Is an Open-Ended Mortgage the Same as a Line of Credit?
Although an open-end mortgage has a similar structure to a line of credit, it’s not the same. The available credit from an open-end mortgage has to be used to purchase a home and make changes and improvements to it. Whereas the funds from a traditional line of credit can be used as needed by the borrower.
What Happens Once You Pay Off an Open-End Mortgage?
An important thing to understand with an open-end mortgage is that it will stay open even after you have paid off your mortgage balance. As such, once you pay off your mortgage balance, you need to request that the lender close the account unless you still want to have access to the credit line.
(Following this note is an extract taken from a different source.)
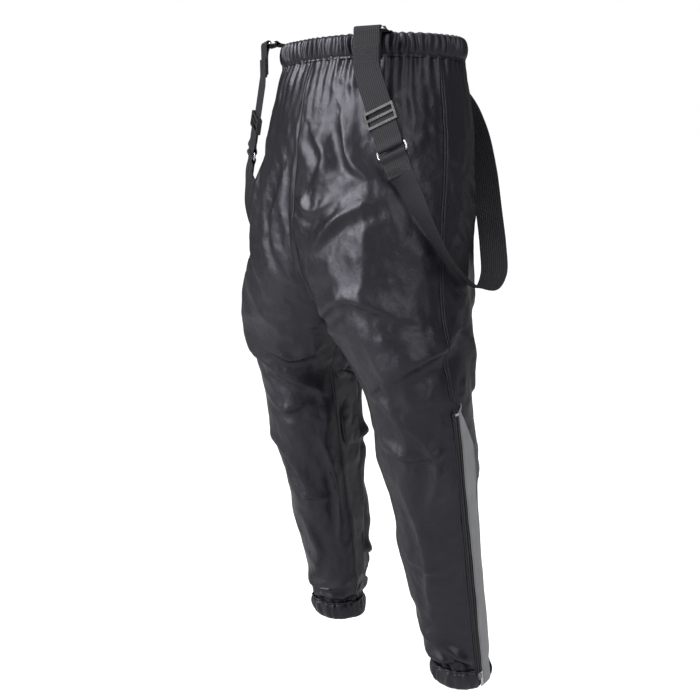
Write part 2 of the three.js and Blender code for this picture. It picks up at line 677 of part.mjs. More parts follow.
// Tab: sewn inside the waistband, over its top edge and round the ring's inner bar.
const innerFaceY = (() => {
  let far = -Infinity;
  for (let turn = 0; turn <= Math.PI; turn += 0.01) {
    const p = sectionPoint(waistSection, turn, -1, channelInner - CHANNEL_WALL).setZ(0).sub(frontFoot);
    const level = p.x * Math.cos(swingAngle) + p.y * Math.sin(swingAngle);
    if (Math.abs(level) < half + 1) far = Math.max(far, p.dot(swingAxis));
  }
  return far;
})();
const tabLegY = innerFaceY + PATCH_GAP;
const waistTab = cut(
  joined(
    boxBetween([-half, tabLegY, -BAND_HEIGHT + 4], [half, tabLegY + WEBBING, 0.5 + WEBBING]),
    boxBetween([-half, ringInnerY + eyeHoleBar, 0.5], [half, tabLegY + WEBBING, 0.5 + WEBBING]),
    acrossWebbing(eyeWrapBar, ringInnerY, ringBarZ, WEBBING_WIDTH),
  ),
  acrossWebbing(eyeHoleBar, ringInnerY, ringBarZ, WEBBING_WIDTH + 4),
);

// Hanging loop: round the ring's outer bar, with a tail that carries the swinging brace. The
// tail is flush with the front of the wrap, so that the brace swings up past it.
const tailOuterY = ringOuterY - eyeWrapBar;
const tailInnerY = tailOuterY + TAIL;
const hangingLoop = cut(
  joined(
    boxBetween([-half, tailOuterY, -TAIL_DROP], [half, tailInnerY, ringBarZ]),
    acrossWebbing(eyeWrapBar, ringOuterY, ringBarZ, WEBBING_WIDTH),
  ),
  acrossWebbing(eyeHoleBar, ringOuterY, ringBarZ, WEBBING_WIDTH + 4),
);

// Front strap: a patch in front of the tail, then straight down to the lower ring.
const patchMiddleY = tailOuterY - PATCH_GAP - WEBBING / 2;
const bendTop = new THREE.Vector3(0, patchMiddleY, -PIVOT_DROP - 21);
const lowerEnd = new THREE.Vector3(42, patchMiddleY - 9, -150);
const strapUp = bendTop.clone().sub(lowerEnd);
const strapLength = strapUp.length();
strapUp.normalize();
const strapOut = new THREE.Vector3(0, -1, 0);
strapOut.addScaledVector(strapUp, -strapOut.dot(strapUp)).normalize();
const strapAcross = strapUp.clone().cross(strapOut);
// Strap frame: x across, y inward (towards the hip), z up the strap; origin at its lower end.
const strapFrame = new THREE.Matrix4().makeBasis(strapAcross, strapOut.clone().negate(), strapUp);
strapFrame.setPosition(lowerEnd);

const foldGap = 0.4;
const foldInner = -WEBBING / 2 - foldGap;
const foldOuter = foldInner - WEBBING;
const barY = -(WEBBING + foldGap) / 2;
const topBarZ = -3;
const bottomBarZ = topBarZ - RING_REACH;
const levelAcross = new THREE.Vector3(1, 0, 0);
const alongStrap = (z) => new THREE.Vector3().addScaledVector(strapUp, z).add(lowerEnd);
const strapRibbon = ribbonGeometry(
  [
    { middle: new THREE.Vector3(0, patchMiddleY, -PIVOT_DROP + PATCH_RISE), across: levelAcross },
    { middle: new THREE.Vector3(0, patchMiddleY, -PIVOT_DROP - 14), across: levelAcross },
    { middle: new THREE.Vector3(0, patchMiddleY, -PIVOT_DROP - 18), across: levelAcross },
    { middle: alongStrap(strapLength - 6), across: strapAcross },
    { middle: alongStrap(strapLength - 10), across: strapAcross },
    { middle: alongStrap(topBarZ + eyeWrapBar - WEBBING / 2), across: strapAcross },
    { middle: alongStrap(topBarZ), across: strapAcross },
  ],
  WEBBING_WIDTH,
  WEBBING,
);
const foldLayer = joined(
  boxBetween([-half, foldOuter, topBarZ], [half, foldInner, ADJUSTER_FROM_RING + 2]),
  acrossWebbing(eyeWrapBar, barY, topBarZ, WEBBING_WIDTH),
).applyMatrix4(strapFrame);
const frontStrap = cut(
  joined(strapRibbon, foldLayer),
  acrossWebbing(eyeHoleBar, barY, topBarZ, WEBBING_WIDTH + 4).applyMatrix4(strapFrame),
);

// Adjuster: a ladder slide round both layers of the strap.
const slideInner = WEBBING / 2 + EYE_CLEARANCE;
const slideOuter = foldOuter - EYE_CLEARANCE;
const railInner = half + 0.5;
const railOuter = railInner + ADJUSTER_RAIL;
const adjusterBottom = ADJUSTER_FROM_RING - ADJUSTER_LENGTH / 2;
const adjusterTop = ADJUSTER_FROM_RING + ADJUSTER_LENGTH / 2;
const bar = (y0, y1, z0, z1) => boxBetween([-railInner - 0.5, y0, z0], [railInner + 0.5, y1, z1]);
const rail = (sign) =>
  boxBetween(
    [sign > 0 ? railInner : -railOuter, slideOuter - ADJUSTER_PLATE, adjusterBottom],
    [sign > 0 ? railOuter : -railInner, slideInner + ADJUSTER_PLATE, adjusterTop],
  );
const adjuster = joined(
  rail(1),
  rail(-1),
  bar(slideOuter - ADJUSTER_PLATE, slideOuter, adjusterTop - 3.5, adjusterTop),
  bar(slideOuter - ADJUSTER_PLATE, slideOuter, ADJUSTER_FROM_RING - 1.75, ADJUSTER_FROM_RING + 1.75),
  bar(slideOuter - ADJUSTER_PLATE, slideOuter, adjusterBottom, adjusterBottom + 3.5),
  bar(slideInner, slideInner + ADJUSTER_PLATE, adjusterTop - 3.5, adjusterTop),
  bar(slideInner, slideInner + ADJUSTER_PLATE, adjusterBottom, adjusterBottom + 3.5),
);

// Lower ring: a wire rectangle in the plane of the strap.
const lowerRing = cut(
  boxBetween(
    [-RING_HALF_WIDTH - WIRE / 2, barY - WIRE / 2, bottomBarZ - WIRE / 2],
    [RING_HALF_WIDTH + WIRE / 2, barY + WIRE / 2, topBarZ + WIRE / 2],
  ),
  boxBetween(
    [-RING_HALF_WIDTH + WIRE / 2, barY - WIRE, bottomBarZ + WIRE / 2],
    [RING_HALF_WIDTH - WIRE / 2, barY + WIRE, topBarZ - WIRE / 2],
  ),
);

// Long strap: from the lower ring down past the thigh, under in a hanging bow and up the
// back of the hip to the back fixing. Each station: point and level angle of the width.
const strapInGarment = new THREE.Matrix4().multiplyMatrices(frontFrame, strapFrame);
const bowStart = new THREE.Vector3(0, barY, bottomBarZ).applyMatrix4(strapInGarment);
const bowStartAcross = new THREE.Vector3(1, 0, 0).transformDirection(strapInGarment);
const bowNext = new THREE.Vector3(0, barY, bottomBarZ - 14).applyMatrix4(strapInGarment);
const backPatchY = backReach + PATCH_GAP + TAIL + PATCH_GAP + WEBBING / 2;
const inBack = (x, z) => new THREE.Vector3(x, backPatchY, z).applyMatrix4(backFrame);
const level = (degrees) => {
  const angle = THREE.MathUtils.degToRad(degrees);
  return new THREE.Vector3(Math.cos(angle), Math.sin(angle), 0);
};
const swingDegrees = THREE.MathUtils.radToDeg(swingAngle);
// The bow is drawn for webbing of this half width, and wider webbing hangs further out.
const BOW_HALF_WIDTH = 20;
function bowPoint(x, y, z) {
  const outward = new THREE.Vector3(x, y, 0).normalize();
  return new THREE.Vector3(x, y, z).addScaledVector(outward, half - BOW_HALF_WIDTH);
}
const bowPoints = [
  [bowStart, bowStartAcross],
  [bowNext, bowStartAcross],
  [bowPoint(190, -93, -206), level(8)],
  [bowPoint(207, -79, -248), level(-8)],
  [bowPoint(219, -50, -297), level(-25)],
  [bowPoint(224, -10, -336), level(-30)],
  [bowPoint(219, 30, -350), level(-5)],
  [bowPoint(199, 68, -335), level(20)],
  [bowPoint(170, 96, -296), level(30)],
  [bowPoint(149, 108, -246), level(28)],
  [bowPoint(128, 118, -186), level(16)],
  [bowPoint(94, 128, -120), level(8)],
  [bowPoint(52, 132, -76), level(14)],
  [inBack(3, -56), level(swingDegrees)],
  [inBack(0, -44), level(swingDegrees)],
  [inBack(0, -PIVOT_DROP - 4), level(swingDegrees)],
];
const bowCurve = new THREE.CatmullRomCurve3(bowPoints.map(([point]) => point));
const bowWidths = new THREE.CatmullRomCurve3(bowPoints.map(([, across]) => across));
const bowStations = Array.from({ length: 46 }, (_, i) => ({
  middle: bowCurve.getPoint(i / 45),
  across: bowWidths.getPoint(i / 45).normalize(),
}));
const backPatch = boxBetween(
  [-half, backPatchY - WEBBING / 2, -PIVOT_DROP - 16],
  [half, backPatchY + WEBBING / 2, -PIVOT_DROP + PATCH_RISE],
).applyMatrix4(backFrame);
const longStrap = cut(
  joined(
    ribbonGeometry(bowStations, WEBBING_WIDTH, WEBBING),
    backPatch,
    acrossWebbing(eyeWrapBar, barY, bottomBarZ, WEBBING_WIDTH).applyMatrix4(strapInGarment),
  ),
  acrossWebbing(eyeHoleBar, barY, bottomBarZ, WEBBING_WIDTH + 4).applyMatrix4(strapInGarment),
);

// Back tab: the fixed webbing that the long strap's end lies on.
const backTab = boxBetween(
  [-half, backReach + PATCH_GAP, -TAIL_DROP],
  [half, backReach + PATCH_GAP + TAIL, -2],
);

// ---------------------------------------------------------------- assembly
const garment = new THREE.Group();

function mesh(name, geometry, material, frame) {
  const piece = new THREE.Mesh(geometry, material);
  piece.name = name;
  if (frame) piece.applyMatrix4(frame);
  return piece;
}

garment.add(mesh("waistband_casing", waistbandCasing, fabric));
garment.add(mesh("waist_elastic", waistElastic, elastic));

for (const side of ["left", "right"]) {
  const leg = new THREE.Group();
  leg.add(mesh(`front_panel_${side}`, frontPanel, fabric));
  leg.add(mesh(`back_panel_${side}`, backPanel, fabric));
  leg.add(mesh(`reflective_strip_${side}`, reflectiveStrip, reflective));
  leg.add(mesh(`cuff_casing_${side}`, cuffCasing, fabric));
  leg.add(mesh(`cuff_elastic_${side}`, cuffElastic, elastic));
  leg.add(mesh(`zip_front_half_${side}`, zipFrontHalf, tape, zipFrame));
  leg.add(mesh(`zip_rear_half_${side}`, zipRearHalf, tape, zipFrame));
  leg.add(mesh(`zip_top_stop_${side}`, zipTopStop, steel, zipFrame));
  leg.add(mesh(`zip_bottom_stop_${side}`, zipBottomStop, steel, zipFrame));
  leg.add(mesh(`zip_slider_${side}`, zipSlider, steel, zipFrame));
  leg.add(mesh(`zip_pull_${side}`, zipPull, steel, zipFrame));
  leg.add(mesh(`brace_tab_${side}`, waistTab, webbing, frontFrame));
  leg.add(mesh(`brace_waist_ring_${side}`, waistRing, steel, frontFrame));
  leg.add(mesh(`brace_loop_${side}`, hangingLoop, webbing, frontFrame));
  leg.add(mesh(`brace_front_strap_${side}`, frontStrap, webbing, frontFrame));
  leg.add(mesh(`brace_adjuster_${side}`, adjuster, plastic, strapInGarment));
  leg.add(mesh(`brace_lower_ring_${side}`, lowerRing, steel, strapInGarment));
  leg.add(mesh(`brace_long_strap_${side}`, longStrap, webbing));
  leg.add(mesh(`brace_back_tab_${side}`, backTab, webbing, backFrame));
  if (side === "right") leg.scale.x = -1;
  garment.add(leg);
}

// Motion axes of the left side, in millimetres.
garment.userData.motions = {
  swingPoint: new THREE.Vector3(0, patchMiddleY, -PIVOT_DROP).applyMatrix4(frontFrame).toArray(),
  swingAxis: swingAxis.toArray(),
  adjusterPoint: new THREE.Vector3(0, 0, ADJUSTER_FROM_RING).applyMatrix4(strapInGarment).toArray(),
  adjusterAxis: new THREE.Vector3(0, 0, 1).transformDirection(strapInGarment).toArray(),
  sliderPoint: new THREE.Vector3(0, SLIDER_REST, 0).applyMatrix4(zipFrame).toArray(),
  sliderAxis: zipUp.toArray(),
  sliderTravel,
  pullPoint: new THREE.Vector3(0, SLIDER_REST, pullAxisHeight).applyMatrix4(zipFrame).toArray(),
  pullAxis: zipAcross.toArray(),
};

export default garment;
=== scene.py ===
import json
import math

import bmesh
import bpy
import numpy as np
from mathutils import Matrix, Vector, noise


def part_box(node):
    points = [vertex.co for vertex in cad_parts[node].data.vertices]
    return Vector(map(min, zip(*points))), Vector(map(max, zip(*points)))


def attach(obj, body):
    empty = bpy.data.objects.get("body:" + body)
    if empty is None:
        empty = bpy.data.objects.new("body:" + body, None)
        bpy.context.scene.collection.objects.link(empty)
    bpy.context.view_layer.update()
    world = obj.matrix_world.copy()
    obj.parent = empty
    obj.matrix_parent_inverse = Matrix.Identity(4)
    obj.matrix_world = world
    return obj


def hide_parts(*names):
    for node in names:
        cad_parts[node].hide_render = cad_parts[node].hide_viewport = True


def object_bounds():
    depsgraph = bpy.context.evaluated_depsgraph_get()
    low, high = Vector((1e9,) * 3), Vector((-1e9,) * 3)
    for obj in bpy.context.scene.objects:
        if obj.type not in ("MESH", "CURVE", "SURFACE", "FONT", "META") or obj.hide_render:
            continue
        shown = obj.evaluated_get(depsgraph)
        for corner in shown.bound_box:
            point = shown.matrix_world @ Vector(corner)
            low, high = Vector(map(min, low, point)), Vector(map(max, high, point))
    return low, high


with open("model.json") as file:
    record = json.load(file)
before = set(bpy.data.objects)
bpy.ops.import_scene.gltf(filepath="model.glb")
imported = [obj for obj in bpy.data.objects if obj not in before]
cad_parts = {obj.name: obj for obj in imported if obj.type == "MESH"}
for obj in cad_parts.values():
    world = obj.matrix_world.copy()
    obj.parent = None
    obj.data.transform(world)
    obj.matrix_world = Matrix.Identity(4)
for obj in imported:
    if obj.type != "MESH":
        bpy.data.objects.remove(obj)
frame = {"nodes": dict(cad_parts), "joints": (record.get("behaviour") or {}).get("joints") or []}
cad_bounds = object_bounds()

# ---------------------------------------------------------------- studio
# A pale seamless floor and soft boxes round a garment that stands as if worn. The camera is to
# the wearer's front left, at the height of the hips, and looks slightly down.
CAMERA_AZIMUTH = math.radians(50)
CAMERA_DISTANCE = 1.564
CAMERA_HEIGHT = -0.17
CAMERA_PITCH = math.radians(-10.8)
CAMERA_YAW = math.radians(51.15)
LENS = 51.4
SENSOR_WIDTH = 36
FLOOR_DROP = 0.09
FLOOR_HALF = 30.0
FLOOR_GLOW = 0.78
BACKDROP_GLOW = 1.0
ROOM_GLOSS = 0.10

camera_data = bpy.data.cameras.new("camera")
camera_data.lens = LENS
camera_data.sensor_width = SENSOR_WIDTH
camera_data.clip_start = 0.05
camera = bpy.data.objects.new("camera", camera_data)
camera.location = (
    CAMERA_DISTANCE * math.sin(CAMERA_AZIMUTH),
    -CAMERA_DISTANCE * math.cos(CAMERA_AZIMUTH),
    CAMERA_HEIGHT,
)
camera.rotation_euler = (math.pi / 2 + CAMERA_PITCH, 0, CAMERA_YAW)
bpy.context.scene.collection.objects.link(camera)
bpy.context.scene.camera = camera
bpy.context.scene.view_settings.view_transform = "Standard"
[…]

Do Open-End Mortgages Have Higher Fees?
This will vary from lender to lender, however, the interest rates on open-end mortgages can be higher than traditional mortgages since they are not offered by every lender. Lenders who do offer them may charge slightly higher interest rates to accommodate for the appropriate level of risk.
Can You Refinance an Open End Mortgage?
At the end of the day an open-end mortgage is still a mortgage and you have the option to refinance it. However, you should make note of whether or not the lender has a prepayment penalty in place.
Are there prepayment penalties associated with an open-end mortgage?
Prepayment penalties will vary from lender to lender and will depend on the terms set within your mortgage. It’s recommended that you check with your lender whether or not your open-end mortgage has a prepayment penalty. In today’s lender environment, most lenders have completely gotten rid of prepayment penalties. However, with unique mortgage products, prepayment penalties may exist. As such, it’s recommended that borrowers check the terms and conditions associated with their mortgage.